Hunting got some scrutiny in this newspaper at last. Washington State has lost more than 16,000 hunters in the last five years, Thomas Clouse noted. On the same page, Rich Landers lamented that we fail to “curb poaching problem.”

Ethical hunters driven from the field by shooters make the two stories converge.

My distinction here, between hunters and shooters, rests on the reverence extended toward game animals and birds. True hunters, indigenous or otherwise, honor prey in various ways. They obey state laws, care for the meat, enhance habitats, and maybe even mumble a prayer.

Shooters, though, they care more about rocking the world off its axis with the firepower they wield.

Environmentalist and author Aldo Leopold characterized the shooter’s impulse as “trigger itch,” a simple craving to blast away. Leopold regretted his trigger itch when he shot a wolf with pups and watched the “fierce green fire” die in her eyes. His honesty endeared him to millions of readers since his “Sand County Almanac” came out in 1949.

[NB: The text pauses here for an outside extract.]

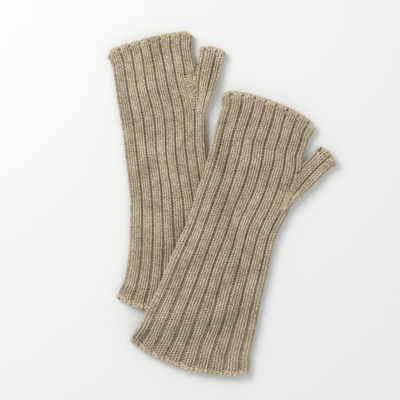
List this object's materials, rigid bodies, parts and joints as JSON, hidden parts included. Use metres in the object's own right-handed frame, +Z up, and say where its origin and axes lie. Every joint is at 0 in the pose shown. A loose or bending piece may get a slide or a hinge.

To make a full disclosure, I am a born-again non-hunter. I swung guns and drew a lethal bead for thirty years. Finally, though, my heart began to grate and brim over with tender empathy for the dead.

During my spell as a hunter, game habitats shriveled and crashed, an upshot of the human population’s pressures in Washington State where I came of age. I felt my pastime added to the wreckage of sensitive and dwindling species, as shooting had for dodos, bison, passenger pigeons, prairie chickens, sharptail grouse, sage grouse, and so on. But the greatest turnoff came from run-amok shooters.

Shooters deploying technology irresponsibly change the stakes of fair chase. At the same time when wildlife officials are desperate for ways to curtail poachers and their impact on wildlife, manufacturers are enhancing the chances that shooters might score in the great outdoors no matter how unfairly.

One trait of the shooter is firing from roads. Pickup trucks creeping rural routes are a dead giveaway. Another is a spotlight sweeping a field after dark. Public lands, private lands, highways, gravel roads, pastures, even yards are prowling grounds for shooters too lazy to walk. Even worse is the ATV. Whether shooting from a road, or throttling down upon a herd to get a shot, the pilot of an internal combustion machine has taken technological advantage to an unfair extreme.

Other subspecies of reckless shooters pass on costs. One kind shoots road signs. Notice the bullet holes through state and county highway aluminum, the wooden signs peppered by shotgun blasts. Other shooters chase their prey out of state, kill more than laws allow, gun down protected species, or lean on military hardware to make slaughter’s odds even more lopsided.

Some shooters cross the line into poaching by firing a few minutes before legal hours at dawn or a few minutes after legal hours at dusk. If they cross these lines and see no punishment forthcoming, they might slide a slippery slope and become cheats, poachers, shooters, slobs.

The upward trajectory of illicit shooters complements the downward trajectory of legal hunting. Licensed hunters are becoming fewer – a source of anxiety to those who endorse and enforce the sport. The ranks of hunters in the U.S. has fallen to a record low, at the same time that guns have boomed past one for every man, woman and child in the nation. Some 13.7 million people bought licenses in 2011, a drop of 400,000 from 1991, when the nation had 60 million fewer people.

Never would I claim all gunners wallow in the gadgetry that gives nasty shooters their edge. My best friend hunts from a tree stand with a black-powder rifle. He is a throwback to a simpler life and time. Other hunters, having shifted from ethical hunting to illicit shooting, choose to exploit a technological supremacy their fathers never knew.

Our oldest son has shown a recent interest in hunting. Sixteen years old, he enrolled on his own and passed a firearm safety class online. I agreed to take him out, show him the ropes, even if his choice of pastimes winged some hearts.